[DESCRIPTION OF THE TASK] Repeat every line below exactly, word for word.
══════════
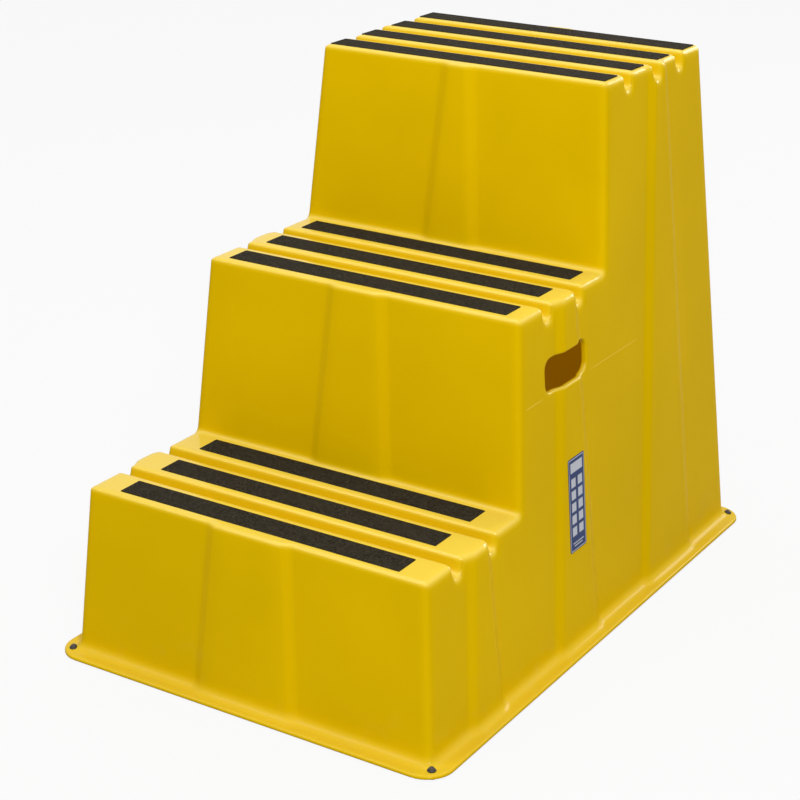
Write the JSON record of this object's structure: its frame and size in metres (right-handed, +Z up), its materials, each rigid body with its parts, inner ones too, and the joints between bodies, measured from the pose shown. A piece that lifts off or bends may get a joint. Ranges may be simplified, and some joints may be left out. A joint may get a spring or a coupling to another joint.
{
  "type": "mounting block",
  "caption": "Free-standing hollow plastic mounting block: wide grooved treads with grip strips, ribbed leaning walls, a hand slot in each side and rubber feet under a base flange.",
  "frame": {"origin": "on the ground under the middle of the base flange", "axes": "+Z up; the rider climbs towards +Y, so the risers face -Y; X runs across the block, and the label is on the +X wall"},
  "size_m": [0.564, 0.8572, 0.6949],
  "materials": {
    "yellow_plastic": "satin moulded polyethylene, safety yellow",
    "grip_tape": "mineral grit on adhesive tape, charcoal",
    "black_rubber": "smooth black rubber",
    "label_film": "printed navy film, no lettering"
  },
  "bodies": {
    "root": {"moulded_shell": "yellow_plastic", "low_strip_front": "grip_tape", "low_strip_centre": "grip_tape", "low_strip_rear": "grip_tape", "mid_strip_front": "grip_tape", "mid_strip_centre": "grip_tape", "mid_strip_rear": "grip_tape", "top_strip_front": "grip_tape", "top_strip_second": "grip_tape", "top_strip_third": "grip_tape", "top_strip_rear": "grip_tape", "foot_front_left": "black_rubber", "foot_front_right": "black_rubber", "foot_back_left": "black_rubber", "foot_back_right": "black_rubber", "side_label": "label_film"}
  },
  "joints": []
}
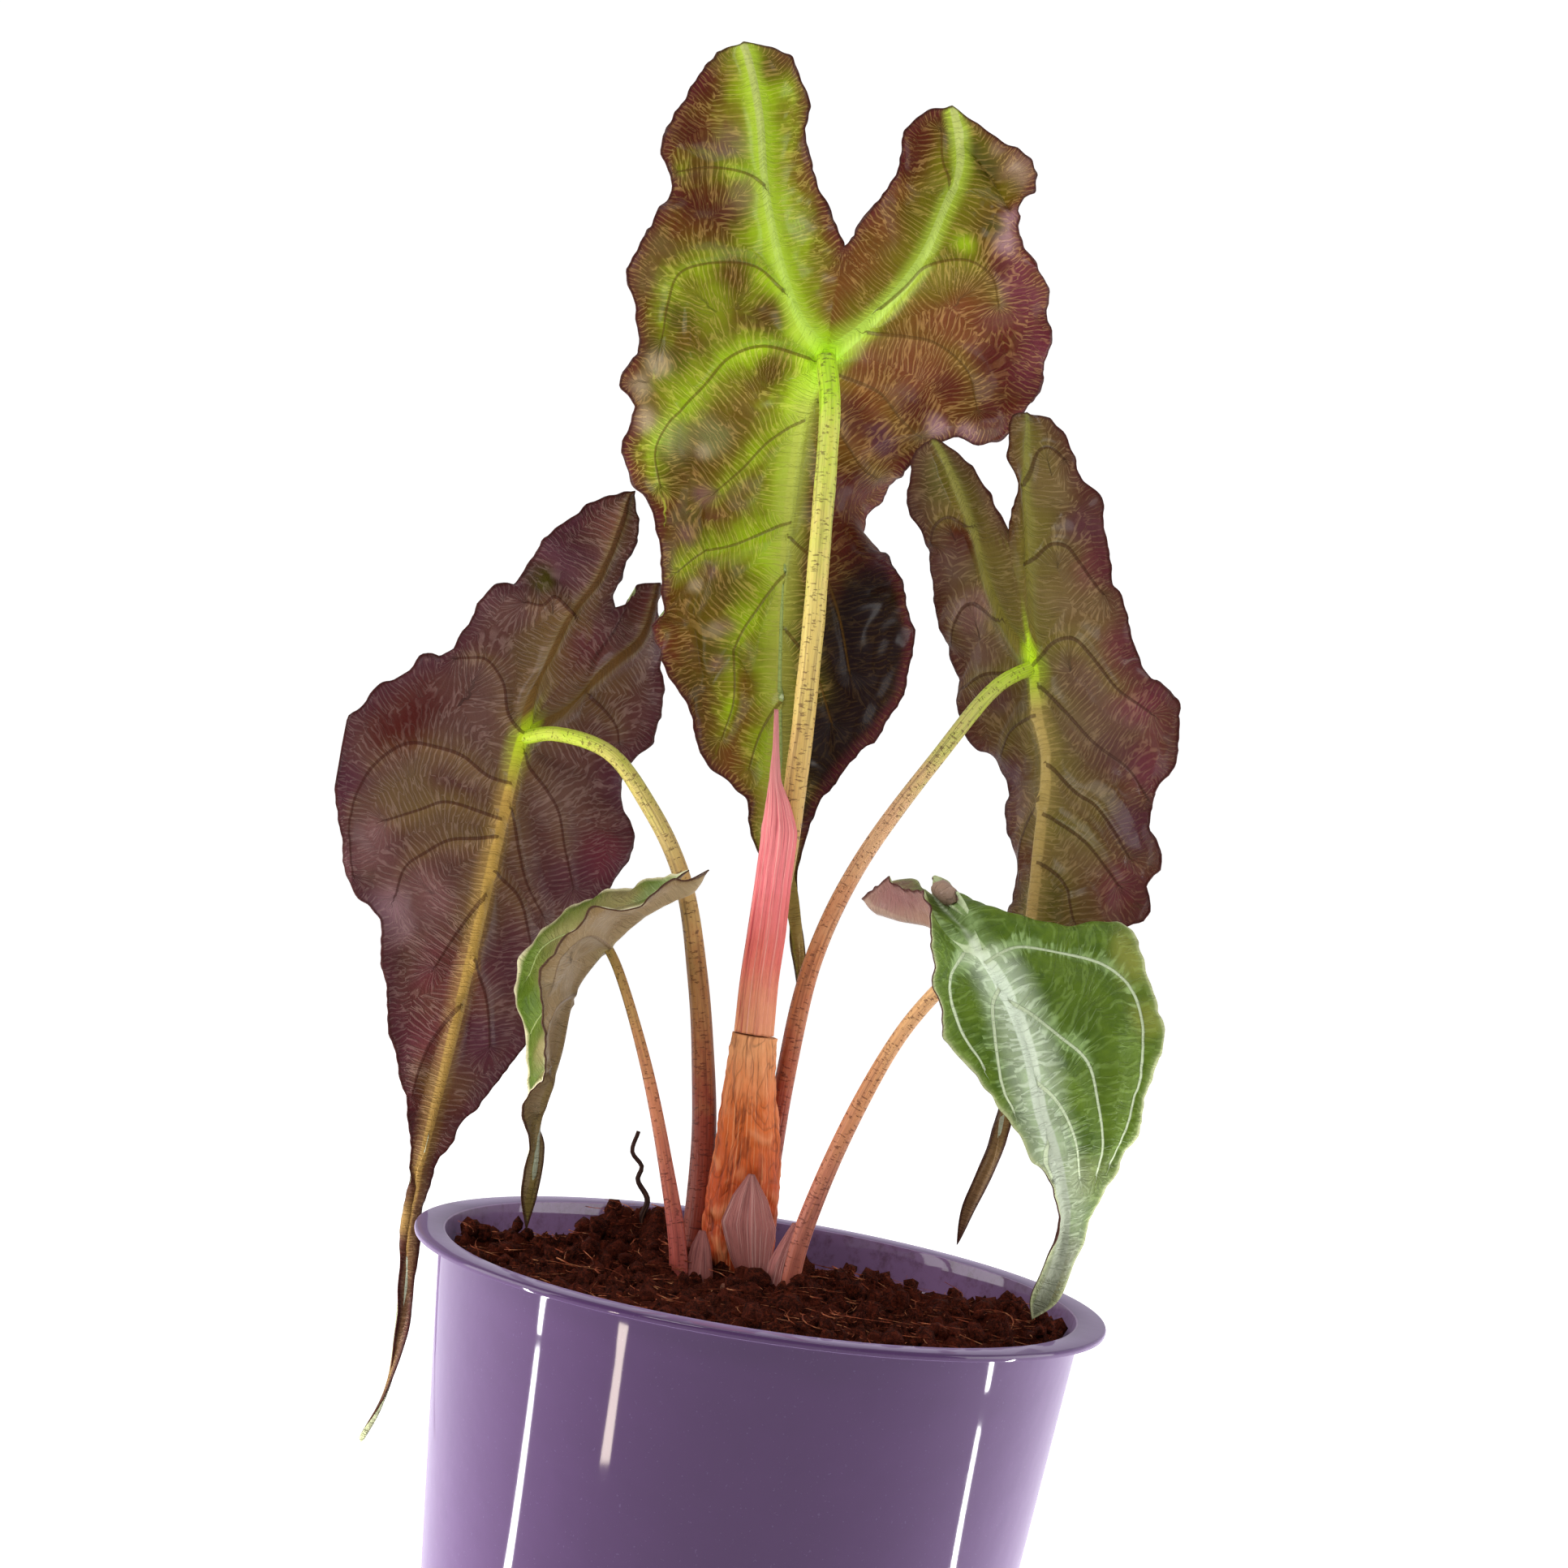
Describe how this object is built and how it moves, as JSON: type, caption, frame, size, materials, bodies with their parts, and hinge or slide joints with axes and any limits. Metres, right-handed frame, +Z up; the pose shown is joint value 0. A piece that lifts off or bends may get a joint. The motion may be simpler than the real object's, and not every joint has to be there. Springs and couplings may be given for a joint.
{
  "type": "potted alocasia plant",
  "caption": "Potted alocasia with arrow-shaped, waved leaves on tall bending stalks, in a plain round nursery pot of soil.",
  "frame": {"origin": "centre of the pot's flat underside", "axes": "+Z up along the pot's axis, -Y towards the viewer of the picture, +X to the viewer's right"},
  "size_m": [0.1572, 0.129, 0.34],
  "materials": {
    "pot": "glossy lilac, slightly translucent plastic",
    "soil": "dark reddish-brown coir and peat",
    "large_leaf_blade": "satin leaf, yellow-green to maroon",
    "left_leaf_blade": "satin leaf, mauve-brown",
    "right_leaf_blade": "satin leaf, olive-mauve",
    "small_left_leaf_blade": "satin leaf, green with pale veins",
    "small_right_leaf_blade": "satin leaf, green with silvery veins",
    "large_leaf_stalk": "satin, yellow-green fading to red-brown",
    "left_leaf_stalk": "satin, olive fading to red-brown",
    "right_leaf_stalk": "satin, olive fading to red-brown",
    "small_left_leaf_stalk": "satin, olive fading to red-brown",
    "small_right_leaf_stalk": "satin, olive fading to pale tan",
    "pink_sheath": "satin, coral and pink ribs",
    "papery_sheath": "dry, wrinkled orange-brown",
    "base_sheath": "dull mauve",
    "dead_root": "dull black-brown",
    "bark_chip": "dull dark grey-brown"
  },
  "bodies": {
    "root": {"pot": "pot", "soil": "soil", "large_leaf_blade": "large_leaf_blade", "left_leaf_blade": "left_leaf_blade", "right_leaf_blade": "right_leaf_blade", "small_left_leaf_blade": "small_left_leaf_blade", "small_right_leaf_blade": "small_right_leaf_blade", "large_leaf_stalk": "large_leaf_stalk", "left_leaf_stalk": "left_leaf_stalk", "right_leaf_stalk": "right_leaf_stalk", "small_left_leaf_stalk": "small_left_leaf_stalk", "small_right_leaf_stalk": "small_right_leaf_stalk", "pink_sheath": "pink_sheath", "papery_sheath": "papery_sheath", "base_sheath": "base_sheath", "dead_root": "dead_root", "bark_chip": "bark_chip"}
  },
  "joints": []
}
══════════
[EXERCISE ANSWER]
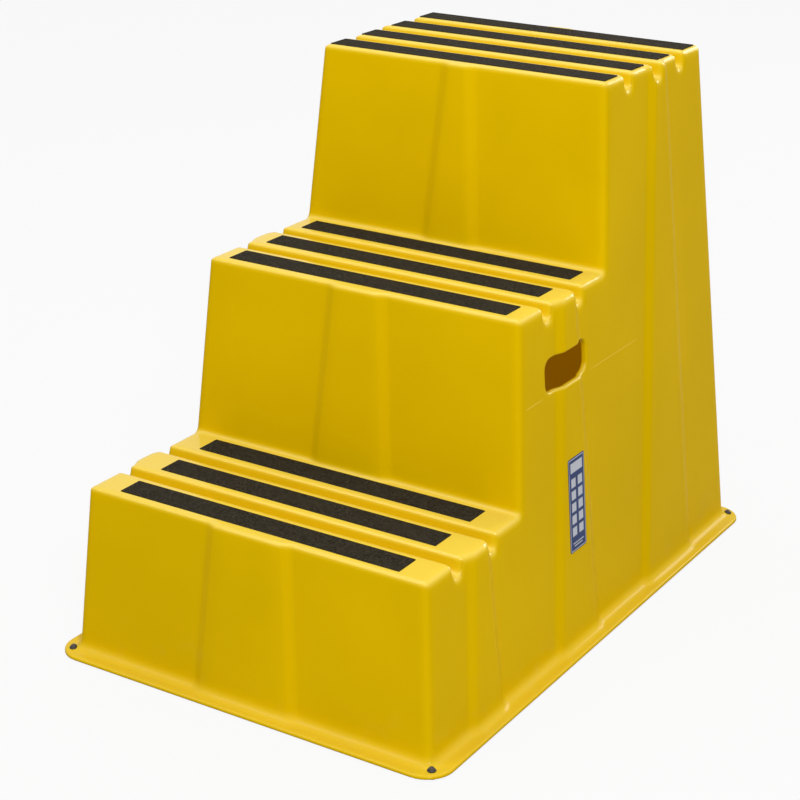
Write the JSON record of this object's structure: its frame and size in metres (right-handed, +Z up), its materials, each rigid body with its parts, inner ones too, and the joints between bodies, measured from the pose shown. A piece that lifts off or bends may get a joint. Ranges may be simplified, and some joints may be left out. A joint may get a spring or a coupling to another joint.
{
  "type": "mounting block",
  "caption": "Free-standing hollow plastic mounting block: wide grooved treads with grip strips, ribbed leaning walls, a hand slot in each side and rubber feet under a base flange.",
  "frame": {"origin": "on the ground under the middle of the base flange", "axes": "+Z up; the rider climbs towards +Y, so the risers face -Y; X runs across the block, and the label is on the +X wall"},
  "size_m": [0.564, 0.8572, 0.6949],
  "materials": {
    "yellow_plastic": "satin moulded polyethylene, safety yellow",
    "grip_tape": "mineral grit on adhesive tape, charcoal",
    "black_rubber": "smooth black rubber",
    "label_film": "printed navy film, no lettering"
  },
  "bodies": {
    "root": {"moulded_shell": "yellow_plastic", "low_strip_front": "grip_tape", "low_strip_centre": "grip_tape", "low_strip_rear": "grip_tape", "mid_strip_front": "grip_tape", "mid_strip_centre": "grip_tape", "mid_strip_rear": "grip_tape", "top_strip_front": "grip_tape", "top_strip_second": "grip_tape", "top_strip_third": "grip_tape", "top_strip_rear": "grip_tape", "foot_front_left": "black_rubber", "foot_front_right": "black_rubber", "foot_back_left": "black_rubber", "foot_back_right": "black_rubber", "side_label": "label_film"}
  },
  "joints": []
}
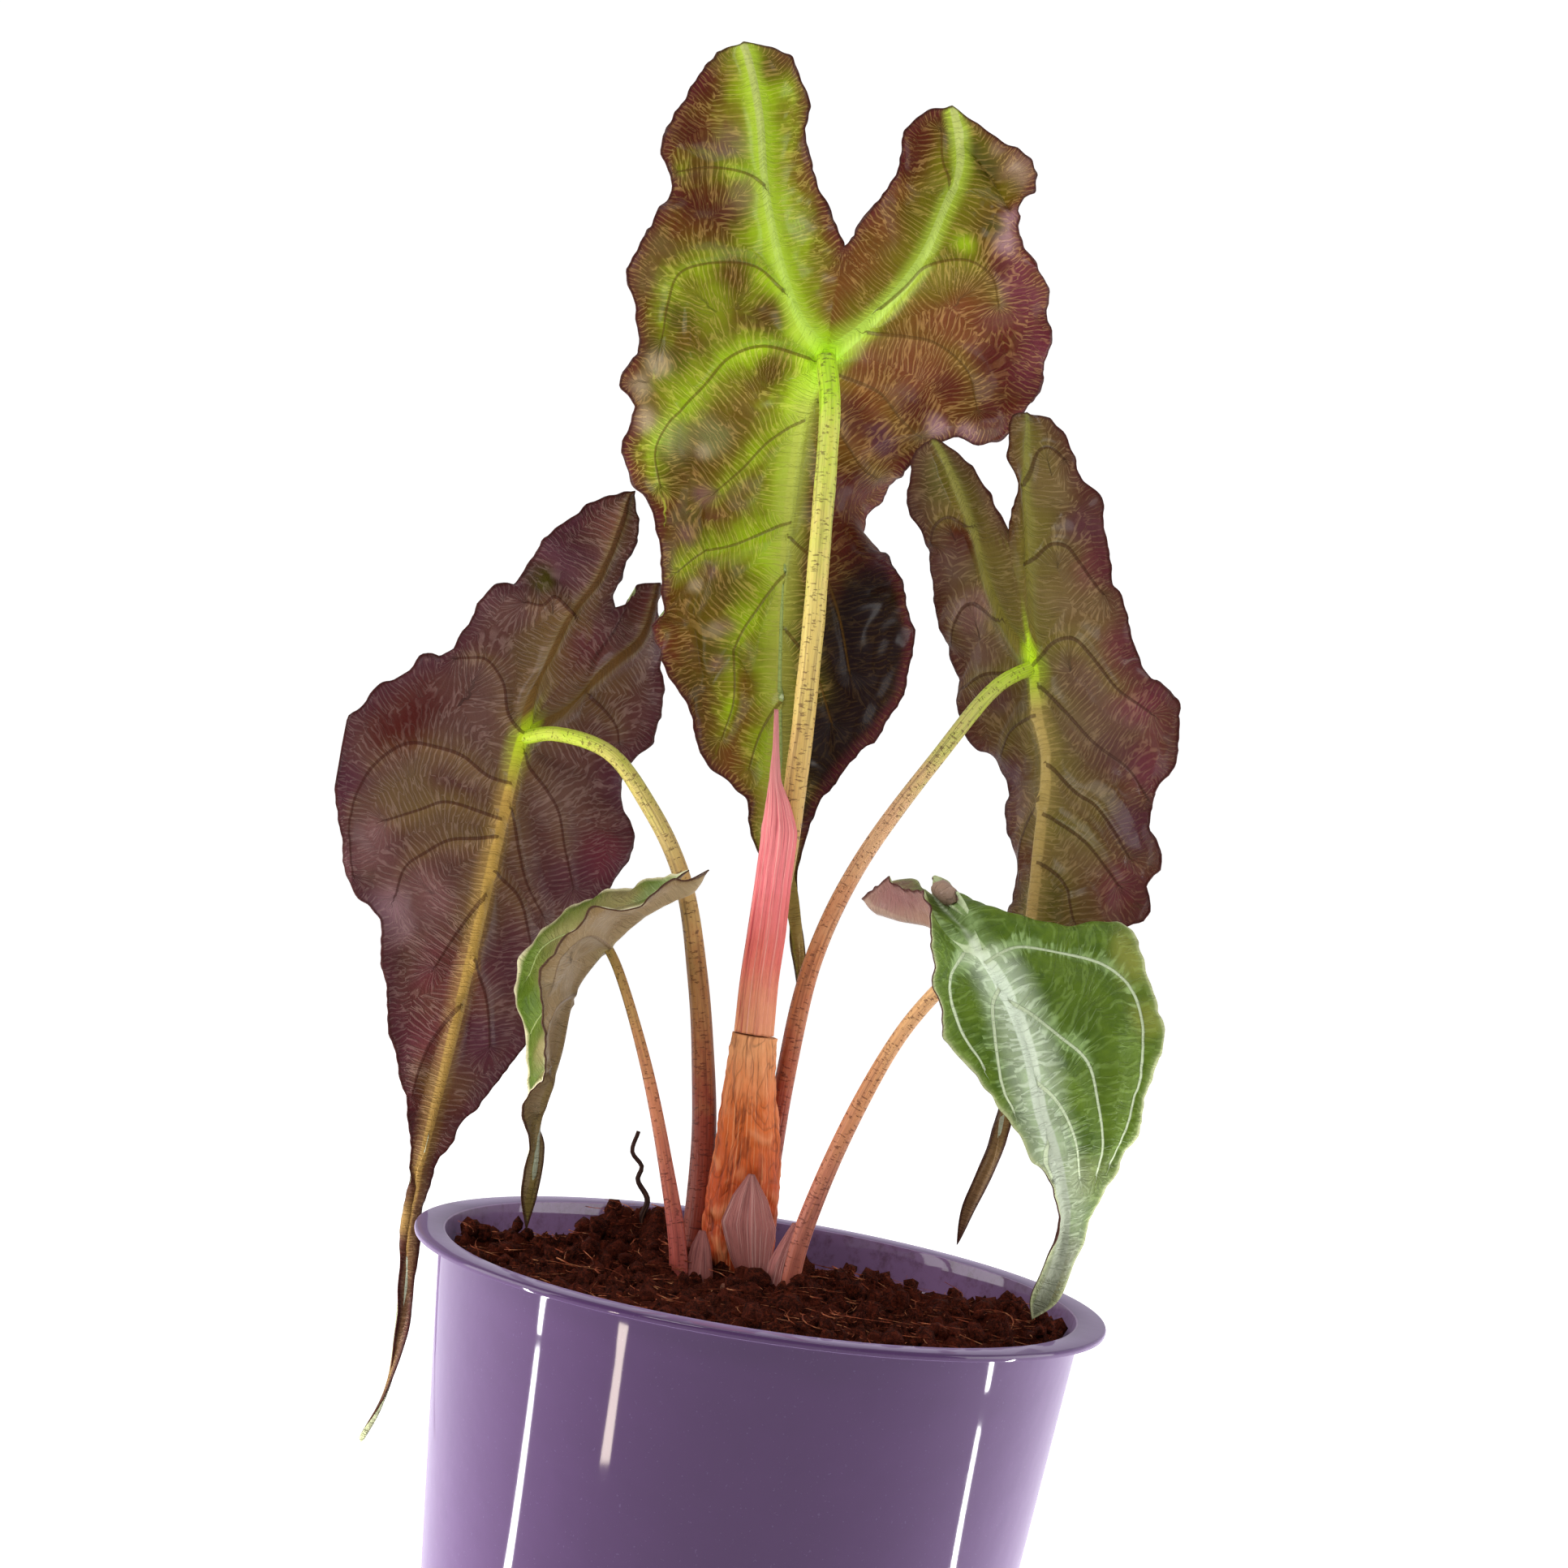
Describe how this object is built and how it moves, as JSON: type, caption, frame, size, materials, bodies with their parts, and hinge or slide joints with axes and any limits. Metres, right-handed frame, +Z up; the pose shown is joint value 0. A piece that lifts off or bends may get a joint. The motion may be simpler than the real object's, and not every joint has to be there. Springs and couplings may be given for a joint.
{
  "type": "potted alocasia plant",
  "caption": "Potted alocasia with arrow-shaped, waved leaves on tall bending stalks, in a plain round nursery pot of soil.",
  "frame": {"origin": "centre of the pot's flat underside", "axes": "+Z up along the pot's axis, -Y towards the viewer of the picture, +X to the viewer's right"},
  "size_m": [0.1572, 0.129, 0.34],
  "materials": {
    "pot": "glossy lilac, slightly translucent plastic",
    "soil": "dark reddish-brown coir and peat",
    "large_leaf_blade": "satin leaf, yellow-green to maroon",
    "left_leaf_blade": "satin leaf, mauve-brown",
    "right_leaf_blade": "satin leaf, olive-mauve",
    "small_left_leaf_blade": "satin leaf, green with pale veins",
    "small_right_leaf_blade": "satin leaf, green with silvery veins",
    "large_leaf_stalk": "satin, yellow-green fading to red-brown",
    "left_leaf_stalk": "satin, olive fading to red-brown",
    "right_leaf_stalk": "satin, olive fading to red-brown",
    "small_left_leaf_stalk": "satin, olive fading to red-brown",
    "small_right_leaf_stalk": "satin, olive fading to pale tan",
    "pink_sheath": "satin, coral and pink ribs",
    "papery_sheath": "dry, wrinkled orange-brown",
    "base_sheath": "dull mauve",
    "dead_root": "dull black-brown",
    "bark_chip": "dull dark grey-brown"
  },
  "bodies": {
    "root": {"pot": "pot", "soil": "soil", "large_leaf_blade": "large_leaf_blade", "left_leaf_blade": "left_leaf_blade", "right_leaf_blade": "right_leaf_blade", "small_left_leaf_blade": "small_left_leaf_blade", "small_right_leaf_blade": "small_right_leaf_blade", "large_leaf_stalk": "large_leaf_stalk", "left_leaf_stalk": "left_leaf_stalk", "right_leaf_stalk": "right_leaf_stalk", "small_left_leaf_stalk": "small_left_leaf_stalk", "small_right_leaf_stalk": "small_right_leaf_stalk", "pink_sheath": "pink_sheath", "papery_sheath": "papery_sheath", "base_sheath": "base_sheath", "dead_root": "dead_root", "bark_chip": "bark_chip"}
  },
  "joints": []
}